** Begin **

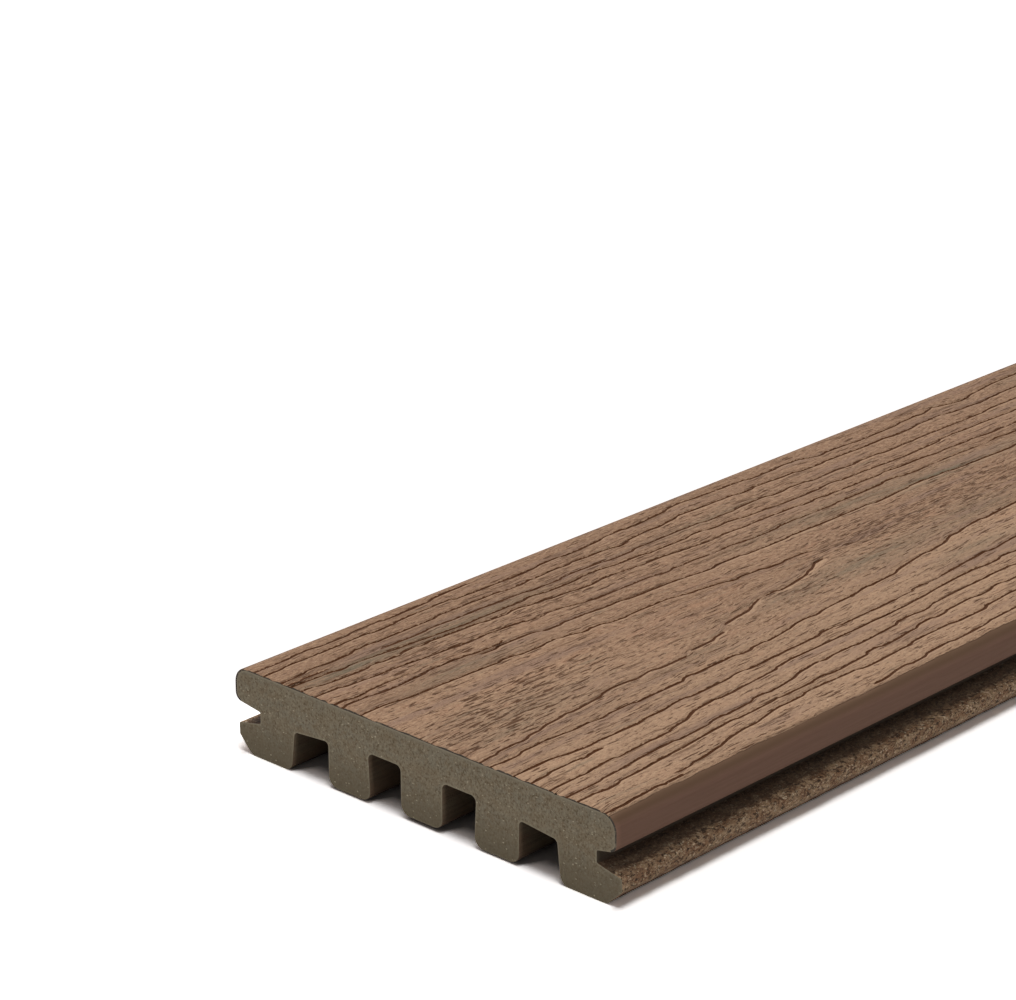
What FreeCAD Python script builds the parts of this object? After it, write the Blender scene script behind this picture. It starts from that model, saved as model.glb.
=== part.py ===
import FreeCAD, Part
import math
import os

# A composite decking board with a grooved edge on each side.
# X runs across the board, Y along it and Z up, with the outer ribs standing on z = 0.
# The origin is under the middle of the board. All sizes are in mm.

# Overall size
board_length = 2438.4
board_thickness = 25.4
top_width = 139.7

# Brown skin moulded over the top and the upper lips
cap_thickness = 0.6

# Upper lips
top_edge_radius = 5.0
lip_lower_radius = 2.4
lip_underside_height = 15.3

# Everything below the upper lips sits a little to the right of the top face
lower_body_shift = 1.6

# Clip grooves, as half widths from the middle of the lower body
groove_floor_half = 61.65
groove_roof_height = 13.9
groove_sill_height = 10.4
groove_corner_radius = 0.6

# Lower lips and the big bevel under each
lower_lip_half = 70.4
lower_lip_top_height = 8.6
lower_lip_bottom_height = 5.0
lower_lip_radius = 0.7
bevel_width = 4.9
bevel_end_radius = 2.5

# Outer channels, whose ceilings rise towards the middle of the board
outer_channel_far_top = 48.2
outer_channel_far_bottom = 49.6
outer_channel_near = 35.0
outer_ceiling_far = 12.2
outer_ceiling_near = 13.4
outer_ceiling_radius = 1.4

# Inner channels
inner_channel_far_top = 19.9
inner_channel_far_bottom = 19.1
inner_channel_near = 7.6
inner_ceiling_height = 15.0
inner_ceiling_radius = 1.8

# Rib feet: the inner ribs stop a little short of the floor
rib_foot_radius = 3.0
second_rib_lift = 0.6
middle_rib_lift = 1.2


def vec(x, z):
    """Give a point of the section, on the plane y = 0."""
    return FreeCAD.Vector(x, 0, z)


def round_corner(before, corner, after, radius):
    """Give the start, middle, end and centre of the arc that rounds a corner."""
    to_before = (before - corner).normalize()
    to_after = (after - corner).normalize()
    half_angle = to_before.getAngle(to_after) / 2
    reach = radius / math.tan(half_angle)
    bisector = (to_before + to_after).normalize()
    centre = corner + bisector * (radius / math.sin(half_angle))
    middle = centre - bisector * radius
    return corner + to_before * reach, middle, corner + to_after * reach, centre


def shrink_arc(arc, amount):
    """Give the same arc drawn about its own centre with a smaller radius."""
    start, middle, end, centre = arc
    points = []
    for point in (start, middle, end):
        spoke = point - centre
        points.append(centre + spoke * ((spoke.Length - amount) / spoke.Length))
    return points[0], points[1], points[2], centre


def turned(arc):
    """Give the same arc walked from its end to its start."""
    return arc[2], arc[1], arc[0], arc[3]


def outline(steps):
    """Join arcs and single points in order, with straight lines between them."""
    edges = []
    for index, step in enumerate(steps):
        following = steps[(index + 1) % len(steps)]
        if len(step) > 1:
            edges.append(Part.Arc(step[0], step[1], step[2]).toShape())
            edges.append(Part.makeLine(step[2], following[0]))
        else:
            edges.append(Part.makeLine(step[0], following[0]))
    return Part.Wire(edges)


def extruded(section):
    """Extrude a section along the whole board, centred on y = 0."""
    solid = Part.Face(section).extrude(FreeCAD.Vector(0, board_length, 0))
    solid.translate(FreeCAD.Vector(centre_shift, -board_length / 2, 0))
    return solid


# The origin is under the middle of the widest part, left upper lip to right lower lip
half_top = top_width / 2
right_reach = lower_body_shift + lower_lip_half
centre_shift = (half_top - right_reach) / 2

# Lower body corners from the right groove to the middle rib: distance, height, radius
half_underside = [
    (groove_floor_half, groove_roof_height, groove_corner_radius),
    (groove_floor_half, groove_sill_height, groove_corner_radius),
    (lower_lip_half, lower_lip_top_height, lower_lip_radius),
    (lower_lip_half, lower_lip_bottom_height, lower_lip_radius),
    (lower_lip_half - bevel_width, 0, bevel_end_radius),
    (outer_channel_far_bottom, 0, rib_foot_radius),
    (outer_channel_far_top, outer_ceiling_far, outer_ceiling_radius),
    (outer_channel_near, outer_ceiling_near, outer_ceiling_radius),
    (outer_channel_near, second_rib_lift, rib_foot_radius),
    (inner_channel_far_bottom, second_rib_lift, rib_foot_radius),
    (inner_channel_far_top, inner_ceiling_height, inner_ceiling_radius),
    (inner_channel_near, inner_ceiling_height, inner_ceiling_radius),
    (inner_channel_near, middle_rib_lift, rib_foot_radius),
]

# Corners walked from the right groove, under the board, to the left groove
underside = []
for distance, height, radius in half_underside:
    underside.append((vec(lower_body_shift + distance, height), radius))
for distance, height, radius in reversed(half_underside):
    underside.append((vec(lower_body_shift - distance, height), radius))

# Corners of the top half: lower lip corner and top edge on each side
left_lip = vec(-half_top, lip_underside_height)
left_top = vec(-half_top, board_thickness)
right_top = vec(half_top, board_thickness)
right_lip = vec(half_top, lip_underside_height)

# Arcs of the skin's outside, walked from the left lip over the top to the right lip
skin_arcs = [
    round_corner(underside[-1][0], left_lip, left_top, lip_lower_radius),
    round_corner(left_lip, left_top, right_top, top_edge_radius),
    round_corner(left_top, right_top, right_lip, top_edge_radius),
    round_corner(right_top, right_lip, underside[0][0], lip_lower_radius),
]

# The same walk on the inside of the skin, where the core begins
core_arcs = [shrink_arc(arc, cap_thickness) for arc in skin_arcs]

# Cap: out along the skin's outside and back along its inside
cap = extruded(outline(skin_arcs + [turned(arc) for arc in reversed(core_arcs)]))

# Rounded corners of the grooves, lower lips, ribs and channels
corner_points = [right_lip] + [point for point, radius in underside] + [left_lip]
underside_arcs = []
for index, (corner, radius) in enumerate(underside):
    arc = round_corner(corner_points[index], corner, corner_points[index + 2], radius)
    underside_arcs.append(arc)

# Core: over the top inside the skin, out past the skin's end, then all round below
right_skin_end = [skin_arcs[-1][2]]
left_skin_end = [skin_arcs[0][0]]
core = extruded(outline(core_arcs + [right_skin_end] + underside_arcs + [left_skin_end]))

# Each piece goes to its own file
os.makedirs("parts", exist_ok=True)
core.exportStep("parts/core.step")
cap.exportStep("parts/cap.step")
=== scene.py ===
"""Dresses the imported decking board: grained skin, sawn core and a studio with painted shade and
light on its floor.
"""

import logging
import math
from dataclasses import dataclass, field
from enum import Enum

import bmesh
import bpy
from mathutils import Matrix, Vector, noise

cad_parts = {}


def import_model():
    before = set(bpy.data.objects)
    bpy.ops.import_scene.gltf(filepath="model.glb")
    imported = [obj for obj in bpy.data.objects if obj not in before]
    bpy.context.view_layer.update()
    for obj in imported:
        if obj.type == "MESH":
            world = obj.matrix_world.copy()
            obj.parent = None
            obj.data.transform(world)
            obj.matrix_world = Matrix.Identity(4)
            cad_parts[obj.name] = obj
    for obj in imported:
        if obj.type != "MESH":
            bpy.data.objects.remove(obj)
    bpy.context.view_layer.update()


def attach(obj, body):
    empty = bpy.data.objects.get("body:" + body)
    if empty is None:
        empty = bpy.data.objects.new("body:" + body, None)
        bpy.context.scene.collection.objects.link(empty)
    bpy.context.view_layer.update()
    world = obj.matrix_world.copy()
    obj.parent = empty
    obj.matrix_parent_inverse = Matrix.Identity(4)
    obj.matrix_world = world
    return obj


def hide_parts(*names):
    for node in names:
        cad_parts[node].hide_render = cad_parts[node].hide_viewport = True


MM = 0.001
UV_MM = 100.0
NOISE_LEVEL = 11.7
CORNER_STEPS = 6
CHIP_SWAY = (0.9, 0.9, 0.9)
GRAIN_MAP = "grain"
LOG = logging.getLogger("decking_board")

Socket = bpy.types.NodeSocket
Material = bpy.types.Material
Piece = bpy.types.Object
Mesh = bmesh.types.BMesh
Face = bmesh.types.BMFace
Triple = tuple[float, float, float]
Point = tuple[float, float]
Number = Socket | float
Paint = Socket | Triple


def srgb(red: int, green: int, blue: int) -> Triple:
    """Turns a colour as the eye reads it into Blender's linear one.

    Args:
        red: Red, 0 to 255.
        green: Green, 0 to 255.
        blue: Blue, 0 to 255.

    Returns:
        The linear colour.
    """
    linear = []
    for part in (red, green, blue):
        value = part / 255
        linear.append(value / 12.92 if value <= 0.04045 else ((value + 0.055) / 1.055) ** 2.4)
    return linear[0], linear[1], linear[2]


def smooth_step(low: float, high: float, value: float) -> float:
    """Rises smoothly from 0 at low to 1 at high."""
    share = min(1.0, max(0.0, (value - low) / (high - low)))
    return share * share * (3 - 2 * share)


def wander(line: float, along: float) -> float:
    """Gives smooth noise, about -1 to 1, that depends on two plain numbers."""
    return noise.noise(Vector((line, along, NOISE_LEVEL)))


@dataclass(frozen=True)
class BoardSection:
    """The board's section in millimetres, as it is in the part.

    X is measured from the middle of the top face until placed() moves it.
    """

    length: float = 2438.4
    thickness: float = 25.4
    top_width: float = 139.7
    skin: float = 0.6
    top_radius: float = 5.0
    lip_radius: float = 2.4
    lip_underside: float = 15.3
    body_shift: float = 1.6
    groove_half: float = 61.65
    groove_roof: float = 13.9
    groove_sill: float = 10.4
    groove_radius: float = 0.6
    lower_lip_half: float = 70.4
    lower_lip_top: float = 8.6
    lower_lip_bottom: float = 5.0
    lower_lip_radius: float = 0.7
    bevel_width: float = 4.9
    bevel_radius: float = 2.5
    outer_far_top: float = 48.2
    outer_far_bottom: float = 49.6
    outer_near: float = 35.0
    outer_ceiling_far: float = 12.2
    outer_ceiling_near: float = 13.4
    outer_radius: float = 1.4
    inner_far_top: float = 19.9
    inner_far_bottom: float = 19.1
    inner_near: float = 7.6
    inner_ceiling: float = 15.0
    inner_radius: float = 1.8
    foot_radius: float = 3.0
    second_lift: float = 0.6
    middle_lift: float = 1.2

    @property
    def half_top(self) -> float:
        """Half the width of the top face."""
        return self.top_width / 2

    @property
    def half_flat(self) -> float:
        """Half the width between the two rounded top edges."""
        return self.half_top - self.top_radius

    @property
    def centre_shift(self) -> float:
        """How far the origin lies from the middle of the top face."""
        return (self.half_top - self.body_shift - self.lower_lip_half) / 2

    def placed(self, across: float, along: float, height: float) -> Vector:
        """Turns millimetres from the top's middle, front end and floor into the frame's metres."""
        x = (across + self.centre_shift) * MM
        return Vector((x, (along - self.length / 2) * MM, height * MM))

    def underside_slope(self, side: int) -> float:
        """Angle of an upper lip's underside below the horizontal, on side -1 or 1."""
        reach = self.half_top - side * self.body_shift - self.groove_half
        return math.atan((self.lip_underside - self.groove_roof) / reach)

    def lip_reach(self, side: int, radius: float) -> float:
        """Distance from a lip's lower corner to where its rounding begins."""
        return radius / math.tan((math.pi / 2 + self.underside_slope(side)) / 2)

    def underside_corners(self) -> list[Triple]:
        """Lists the corners of grooves, lips, ribs and channels, from right to left.

        Returns:
            Distance across, height and radius of each corner.
        """
        half = [
            (self.groove_half, self.groove_roof, self.groove_radius),
            (self.groove_half, self.groove_sill, self.groove_radius),
            (self.lower_lip_half, self.lower_lip_top, self.lower_lip_radius),
            (self.lower_lip_half, self.lower_lip_bottom, self.lower_lip_radius),
            (self.lower_lip_half - self.bevel_width, 0.0, self.bevel_radius),
            (self.outer_far_bottom, 0.0, self.foot_radius),
            (self.outer_far_top, self.outer_ceiling_far, self.outer_radius),
            (self.outer_near, self.outer_ceiling_near, self.outer_radius),
            (self.outer_near, self.second_lift, self.foot_radius),
            (self.inner_far_bottom, self.second_lift, self.foot_radius),
            (self.inner_far_top, self.inner_ceiling, self.inner_radius),
            (self.inner_near, self.inner_ceiling, self.inner_radius),
            (self.inner_near, self.middle_lift, self.foot_radius),
        ]
        right = [(self.body_shift + across, height, radius) for across, height, radius in half]
        left = [(self.body_shift - across, height, radius) for across, height, radius in half]
        return right + left[::-1]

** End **

Using the data above, transcribe the lines that run from the line with "# Each piece goes to its own file" to the line with "obj.parent = None", both ends kept, and output nothing else.

> Finished answer:
# Each piece goes to its own file
os.makedirs("parts", exist_ok=True)
core.exportStep("parts/core.step")
cap.exportStep("parts/cap.step")
=== scene.py ===
"""Dresses the imported decking board: grained skin, sawn core and a studio with painted shade and
light on its floor.
"""

import logging
import math
from dataclasses import dataclass, field
from enum import Enum

import bmesh
import bpy
from mathutils import Matrix, Vector, noise

cad_parts = {}


def import_model():
    before = set(bpy.data.objects)
    bpy.ops.import_scene.gltf(filepath="model.glb")
    imported = [obj for obj in bpy.data.objects if obj not in before]
    bpy.context.view_layer.update()
    for obj in imported:
        if obj.type == "MESH":
            world = obj.matrix_world.copy()
            obj.parent = None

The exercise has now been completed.